Whatever Greece decides as to the type of reforms required to stabilize its debts and to receive new loans, respect must be given to the oldest democracy for its stance to retaining its customs and its entitlements to its people despite demands from bankers for changes that could alter the Greek identity.
Moreover, Greece's non-immediate acceptance of terms with bankers as a prerequisite to new loans, demonstrates a strong intent by the Greeks to maintaining their sovereignty and not to be micro-managed by bankers of the Euro zone and of the International Monetary Fund(IMF).
Greece's proposed reforms to appease creditors has been to achieve the demanded budgetary savings through taxes on the most profitable businesses rather than on draconian cuts in spending that would effect many Greek pensions and social programs. Creditors appear to demand greater cuts in spending as part of any reform package.
Instead of accepting any deal that he believed would adversely effect the social and customary mode that has been embedded in Greece for many years, Prime Minister Alexis Tsipras has offered input from the Greek people through a referendum set for July, 5. The Greek Parliament passed the referendum last night paving the way for the Greek people to exercise their democratic rights next Sunday.
In a mean time, many Greeks have flocked to ATMs at local banks withdrawing cash ahead of any decision relating to Greece's debt service and to new loans. A couple of minutes ago, the BBC-News reported that the European Central Bank(ECB) will continuing providing Emergency Liquidity Assistance(ELA) to Greek banks at the same rate that was agreed upon last Friday which amounts to about $100 billion. Though no new aid has been pledged, the ECB confirmed that "Greece still has access to the ELA."
Tuesday, ahead of next Sunday's referendum vote, is a gargantuan day for Athens. On Tuesday, Greece's bailout plan with European creditors and the IMF expires. Will these creditors accord the Greeks an extension to the referendum date? Also on Tuesday, a Greek debt of $1.8 billion is due to the IMF. Will the Greeks be able to meet this obligation?

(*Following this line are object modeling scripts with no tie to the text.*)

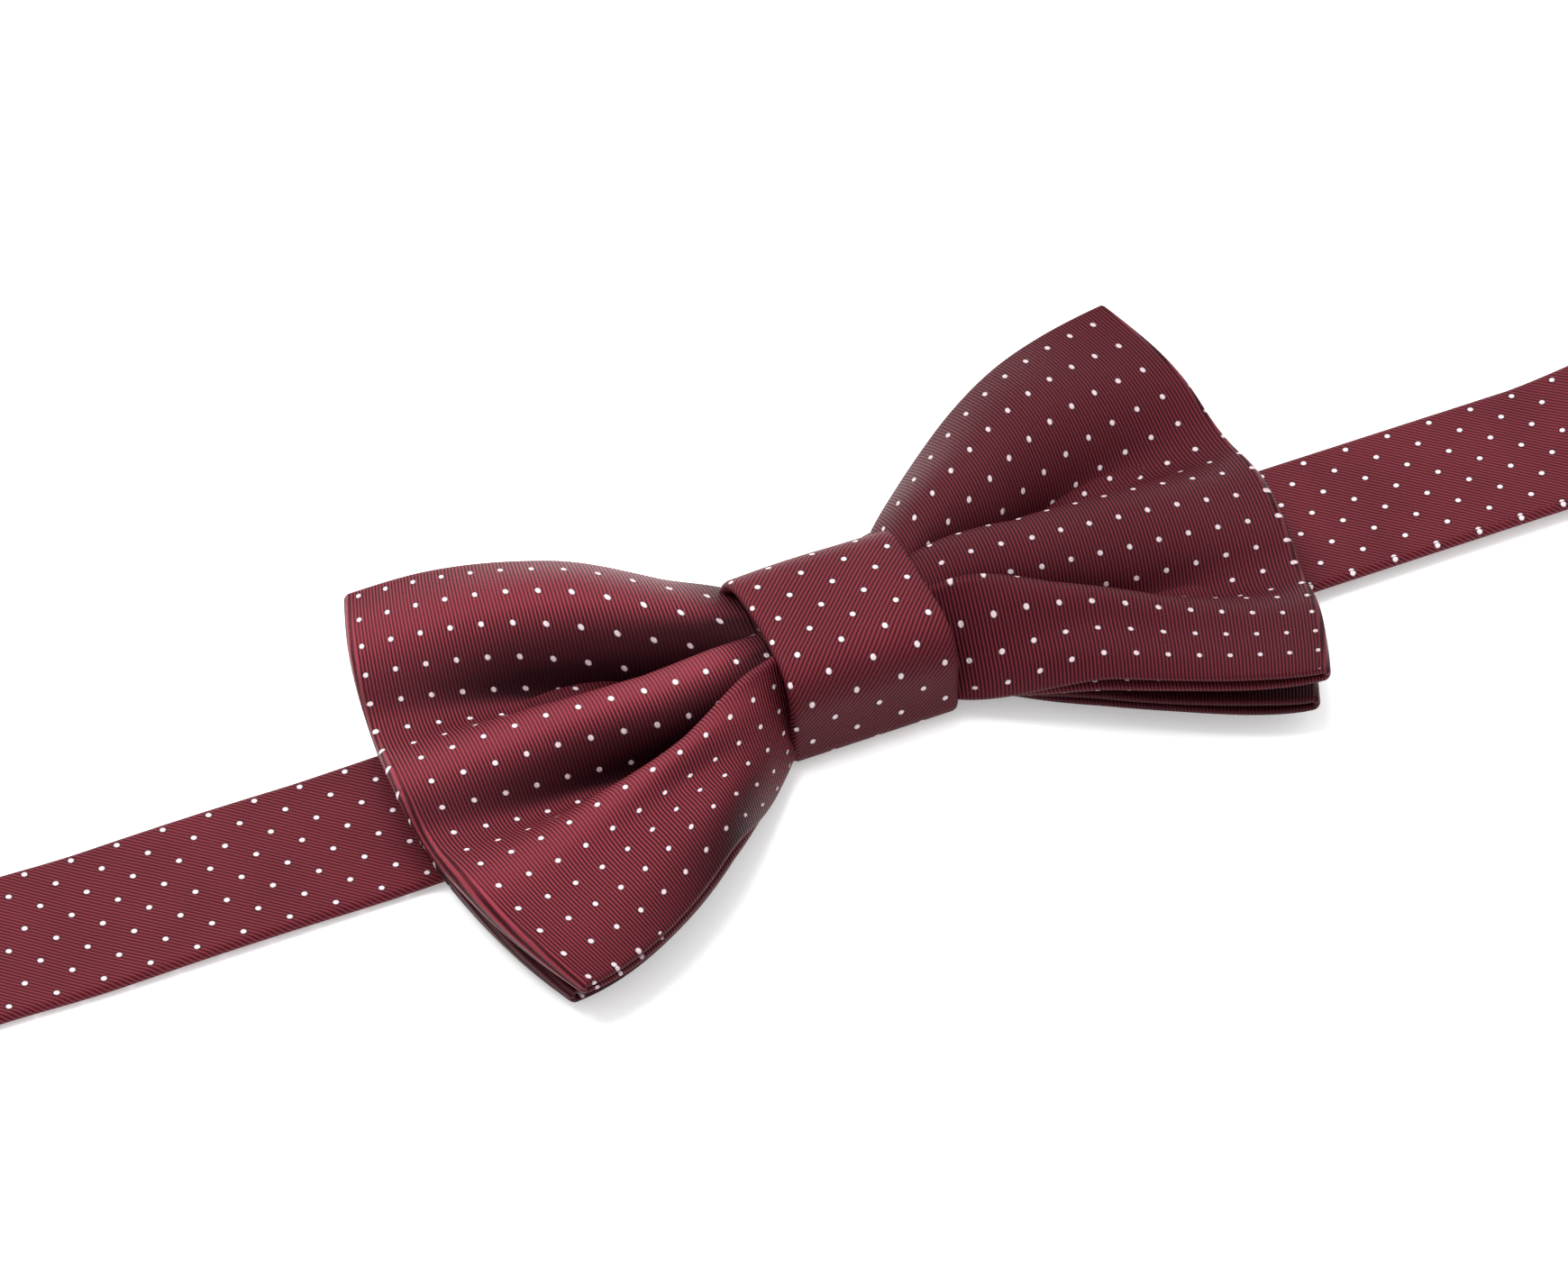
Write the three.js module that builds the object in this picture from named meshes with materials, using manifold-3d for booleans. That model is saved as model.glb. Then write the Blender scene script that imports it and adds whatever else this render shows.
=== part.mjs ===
// A pre-tied double bow tie, laid open on its back. Millimetres.
// +X runs along the neckband towards its adjustable end, +Y towards the bow's upper edge
// and +Z out of the front of the bow. The origin is the middle of the knot's flat back.
import * as THREE from "three";
import { mergeVertices } from "three/addons/utils/BufferGeometryUtils.js";
import Module from "manifold-3d";

const wasm = await Module();
wasm.setup();

// ---- Driving dimensions ----

const gap = 0.3; // between pieces that touch

const bow = {
  reach: 59, // knot centre to the middle of a wing's outer edge
  height: 65, // a wing's outer edge, from corner to corner
  waist: 15, // width of the gathered fabric inside the knot
  bulge: 5, // how far the outer edge bows out past its corners
  backInset: 3, // how much shorter the back loop's wings are
  silk: 0.5, // one layer of silk
  lining: 0.4, // the interlining behind it
  hollow: 0.8, // between the front and rear layers of a loop
  apart: 0.8, // between the two loops
  edgeMargin: 1.5, // the interlining stops this far inside the silk's long edges
  rows: 12, // facets across a wing's height
  columns: 6, // facets along each wing
};

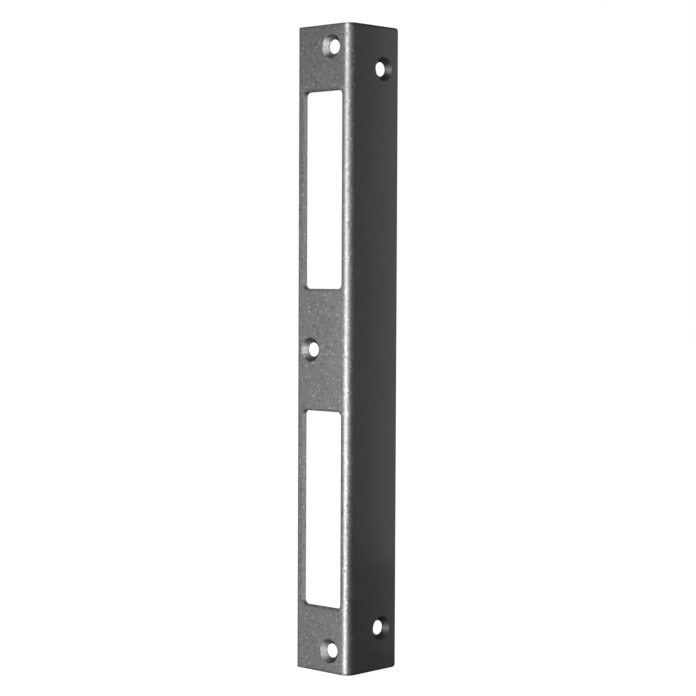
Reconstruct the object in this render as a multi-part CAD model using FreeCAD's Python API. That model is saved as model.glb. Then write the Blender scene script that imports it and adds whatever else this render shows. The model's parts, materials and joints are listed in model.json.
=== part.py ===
# Angled door strike plate: one steel sheet, folded lengthwise to a right angle.
#
# The strike flange takes the latch and the bolt of the lock through two equal windows, and three
# countersunk screws fix it: one near each end, close to the fold, and one in the middle, close to
# the free edge. The side flange laps round the edge of the frame and takes two more screws. The
# plate is the same above and below its middle, so it suits left and right doors.
#
# Z runs along the plate. The strike flange's back face lies in the plane Y = 0 and its show face
# looks along -Y. The side flange's show face looks along +X. The origin is where the middle
# screw hole's axis meets the strike flange's back face. All sizes are in millimetres.
import FreeCAD
import Part
import math
import os

# Sheet and fold
sheet_thickness = 2.0
inner_bend_radius = 1.5

# Plate, with each flange measured over the outside of the fold
plate_length = 230.0
strike_flange_width = 25.0
side_flange_width = 25.0
strike_corner_radius = 0.5
side_corner_radius = 1.2

# Windows, given by the metal that is left round them
window_to_fold = 3.8
window_to_free_edge = 2.4
window_to_end = 23.25
web_between_windows = 43.5
window_corner_radius = 1.75

# Screw holes
screw_hole_diameter = 5.0
countersink_diameter = 8.6
countersink_degrees = 90.0
end_hole_to_fold = 9.2
end_hole_to_end = 7.8
middle_hole_to_free_edge = 6.0
side_hole_to_free_edge = 7.5
side_hole_to_end = 15.0

# Edges of the show side, rounded by the punch and by the paint
edge_rounding = 0.15

# How far a cutter stands out past the sheet
cutter_overrun = 1.0

# Sizes that follow from those above. The fold's outside corner is at X = 0, Y = 0 until the
# finished plate is moved to its own origin.
outer_bend_radius = inner_bend_radius + sheet_thickness
half_length = plate_length / 2
window_length = half_length - web_between_windows / 2 - window_to_end
window_width = strike_flange_width - window_to_fold - window_to_free_edge
middle_hole_to_fold = strike_flange_width - middle_hole_to_free_edge
side_hole_to_fold = side_flange_width - side_hole_to_free_edge
screw_hole_radius = screw_hole_diameter / 2
countersink_radius = countersink_diameter / 2
countersink_widening = math.tan(math.radians(countersink_degrees / 2))
countersink_depth = (countersink_radius - screw_hole_radius) / countersink_widening

INTO_STRIKE_FLANGE = FreeCAD.Vector(0, 1, 0)
INTO_SIDE_FLANGE = FreeCAD.Vector(-1, 0, 0)
SAME_PLACE = 1e-6


def point(x, y):
    """A point of the angle's section, at the plate's lower end."""
    return FreeCAD.Vector(x, y, -half_length)


def bend_arc(radius, start_degrees, end_degrees):
    """A quarter arc of the fold between two directions from its centre."""

    def on_arc(degrees):
        turn = math.radians(degrees)
        return point(
            radius * math.cos(turn) - outer_bend_radius,
            radius * math.sin(turn) + outer_bend_radius,
        )

    middle_degrees = (start_degrees + end_degrees) / 2
    arc = Part.Arc(on_arc(start_degrees), on_arc(middle_degrees), on_arc(end_degrees))
    return arc.toShape()


def angle_section():
    """The section of the folded sheet: two flanges joined by a true bend."""
    strike_end = -strike_flange_width
    strike_back = sheet_thickness
    side_end = side_flange_width
    side_back = -sheet_thickness
    tangent = outer_bend_radius
    edges = [
        Part.makeLine(point(strike_end, 0), point(-tangent, 0)),
        bend_arc(outer_bend_radius, -90, 0),
        Part.makeLine(point(0, tangent), point(0, side_end)),
        Part.makeLine(point(0, side_end), point(side_back, side_end)),
        Part.makeLine(point(side_back, side_end), point(side_back, tangent)),
        bend_arc(inner_bend_radius, 0, -90),
        Part.makeLine(point(-tangent, strike_back), point(strike_end, strike_back)),
        Part.makeLine(point(strike_end, strike_back), point(strike_end, 0)),
    ]
    return Part.Face(Part.Wire(edges))


def edges_along(solid, direction, length):
    """The straight edges of a solid that have a given direction and length."""
    found = []
    for edge in solid.Edges:
        run = edge.Vertexes[-1].Point - edge.Vertexes[0].Point
        parallel = run.cross(direction).Length < SAME_PLACE
        if parallel and abs(run.Length - length) < SAME_PLACE:
            found.append(edge)
    return found


def round_free_corners(plate):
    """Rounds the two free corners of each flange."""
    for into_sheet, radius in (
        (INTO_STRIKE_FLANGE, strike_corner_radius),
        (INTO_SIDE_FLANGE, side_corner_radius),
    ):
        corners = edges_along(plate, into_sheet, sheet_thickness)
        plate = plate.makeFillet(radius, corners)
    return plate


def window_cutter(low_end):
    """A block with rounded corners that punches one window, from its low end upwards."""
    corner = FreeCAD.Vector(-window_to_fold - window_width, -cutter_overrun, low_end)
    depth = sheet_thickness + 2 * cutter_overrun
    block = Part.makeBox(window_width, depth, window_length, corner)
    corners = edges_along(block, INTO_STRIKE_FLANGE, depth)
    return block.makeFillet(window_corner_radius, corners)


def screw_hole_cutter(on_show_face, into_sheet):
    """A countersunk hole: a cone from the show face, then a short straight wall."""
    start = on_show_face - into_sheet * cutter_overrun
    drill = Part.makeCylinder(
        screw_hole_radius, sheet_thickness + 2 * cutter_overrun, start, into_sheet
    )
    sink = Part.makeCone(
        countersink_radius + countersink_widening * cutter_overrun,
        screw_hole_radius,
        countersink_depth + cutter_overrun,
        start,
        into_sheet,
    )
    return drill.fuse(sink)


def strike_flange_holes():
    """Cutters for the three screw holes of the strike flange."""
    end_height = half_length - end_hole_to_end
    places = (
        (-end_hole_to_fold, -end_height),
        (-middle_hole_to_fold, 0),
        (-end_hole_to_fold, end_height),
    )
    return [
        screw_hole_cutter(FreeCAD.Vector(x, 0, z), INTO_STRIKE_FLANGE)
        for x, z in places
    ]


def side_flange_holes():
    """Cutters for the two screw holes of the side flange."""
    end_height = half_length - side_hole_to_end
    return [
        screw_hole_cutter(FreeCAD.Vector(0, side_hole_to_fold, z), INTO_SIDE_FLANGE)
        for z in (-end_height, end_height)
    ]


def is_show_face(face):
    """Whether a face is the outside of a flange or of the fold."""
    if isinstance(face.Surface, Part.Cylinder):
        lengthwise = abs(face.Surface.Axis.z) > 1 - SAME_PLACE
        return lengthwise and abs(face.Surface.Radius - outer_bend_radius) < SAME_PLACE
    middle = face.CenterOfMass
    return abs(middle.x) < SAME_PLACE or abs(middle.y) < SAME_PLACE


def show_side_outline(plate):
    """The edges where the show side ends: its outline, the windows and the countersinks."""
    show_faces = [face for face in plate.Faces if is_show_face(face)]
    outline = []
    for edge in plate.Edges:
        touching = [f for f in show_faces if any(edge.isSame(e) for e in f.Edges)]
        if len(touching) == 1:
            outline.append(edge)
    return outline


def strike_plate():
    """The whole plate, at its own origin."""
    plate = angle_section().extrude(FreeCAD.Vector(0, 0, plate_length))
    plate = round_free_corners(plate)
    half_web = web_between_windows / 2
    cutters = [window_cutter(half_web), window_cutter(-half_web - window_length)]
    cutters += strike_flange_holes() + side_flange_holes()
    plate = plate.cut(cutters)
    plate = plate.Solids[0]
    plate = plate.makeFillet(edge_rounding, show_side_outline(plate))
    plate.translate(FreeCAD.Vector(middle_hole_to_fold, -sheet_thickness, 0))
    return plate


os.makedirs("parts", exist_ok=True)
strike_plate().exportStep("parts/strike_plate.step")
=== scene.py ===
# The angled door strike plate as it looks: one folded steel sheet in dark silver grey hammer paint,
# standing on a pale floor in a small photo studio.
import bmesh
import bpy
import json
import math
from mathutils import Matrix, Vector


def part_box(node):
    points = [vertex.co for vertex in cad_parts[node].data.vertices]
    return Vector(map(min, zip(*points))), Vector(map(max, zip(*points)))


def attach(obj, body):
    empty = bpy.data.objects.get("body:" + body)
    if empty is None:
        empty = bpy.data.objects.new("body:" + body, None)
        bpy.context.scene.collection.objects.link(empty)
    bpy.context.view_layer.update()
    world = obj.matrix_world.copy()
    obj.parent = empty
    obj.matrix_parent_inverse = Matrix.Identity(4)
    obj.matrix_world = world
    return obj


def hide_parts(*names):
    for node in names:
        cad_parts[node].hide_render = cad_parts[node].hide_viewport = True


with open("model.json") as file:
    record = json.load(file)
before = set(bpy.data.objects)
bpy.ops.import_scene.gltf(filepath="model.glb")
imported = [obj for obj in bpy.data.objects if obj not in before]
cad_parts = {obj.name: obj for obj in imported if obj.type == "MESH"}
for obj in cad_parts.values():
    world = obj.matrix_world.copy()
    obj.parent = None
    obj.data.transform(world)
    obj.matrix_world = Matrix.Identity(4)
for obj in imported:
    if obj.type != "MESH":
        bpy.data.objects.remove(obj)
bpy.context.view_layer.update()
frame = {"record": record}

MM = 0.001
# Two places that are closer together than this are the same.
SAME_PLACE = 1e-7

# The sheet, in the frame's metres. The strike flange's back face lies at Y = 0.
NODE = "strike_plate"
low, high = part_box(NODE)
middle = (low + high) / 2
thickness = -low.y
inner_bend_radius = 1.5 * MM
outer_bend_radius = inner_bend_radius + thickness
bend_centre_x = high.x - outer_bend_radius
bend_centre_y = low.y + outer_bend_radius
strike_corner_radius = 0.5 * MM
side_corner_radius = 1.2 * MM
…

Whatever the Greeks decide, they have earned respect for standing up for the non-micromanagement of sovereign nations by international banks. Also, they have earned respect for maintaining that methods of savings cannot be dictated as long savings are realized to satisfy required terms. And above all, Greece must be respected for consideration of its people in light of harsh demanded measures - holding real threats to the stability and the social norm and well being of a free people.